Of course during a morning run I began thinking about this journey and I questioned why I don’t approach my writing in the same way? Certainly this physical and mental endeavor is akin to running. In the same way that I don’t call myself a runner, I would never call myself a writer. I am not special. Anyone who can walk, can run, and this is not far from the assumption that anyone who can write, can, well, write. While true, it’s so much more complex than that, isn’t it? It needs to be done daily, and strengthened with proper training, equipment, and realistic goals.
Over the years I’ve read a lot of books and articles about running. Runners apparently like to write, or perhaps writers like to run? Chicken or the egg? Sure I’ve had a lot of practice, off and on, writing in my professional and personal life, but I hadn’t read a book or taken a class on writing in about 20 years. I would never attempt to run a considerable distance without training properly, why would I ever expect to spin gold when I sat down to my laptop? This is why I’m making strides to train properly as a writer and the first step I’ve taken is by reading. I am in the middle of William Zinsser’s On Writing Well and I find it’s a good omen that one of his early chapters focuses on clutter.
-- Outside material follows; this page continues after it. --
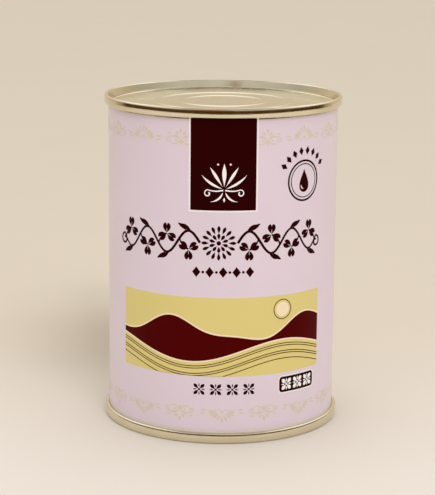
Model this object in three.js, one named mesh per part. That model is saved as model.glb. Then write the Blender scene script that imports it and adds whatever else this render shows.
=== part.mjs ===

Rest assured, I’m going to persist. I’m not ready for 400 words per day, not yet, but I’m ready to take daily actions that will help improve my writing skills like continuing to read about writing, learning more about the craft, about creativity, pursuing writing prompts, and making healthy writing practices a priority. 2018 was the year that I began to take my writing more seriously, 2019 is the year to take it a step further. However, like my approach to running it’s not going to be a New Year’s resolution, but a lifelong endeavor that will have successes, failures, setbacks, and hopefully, personal victories.
Wishing you all your own writing victories this year!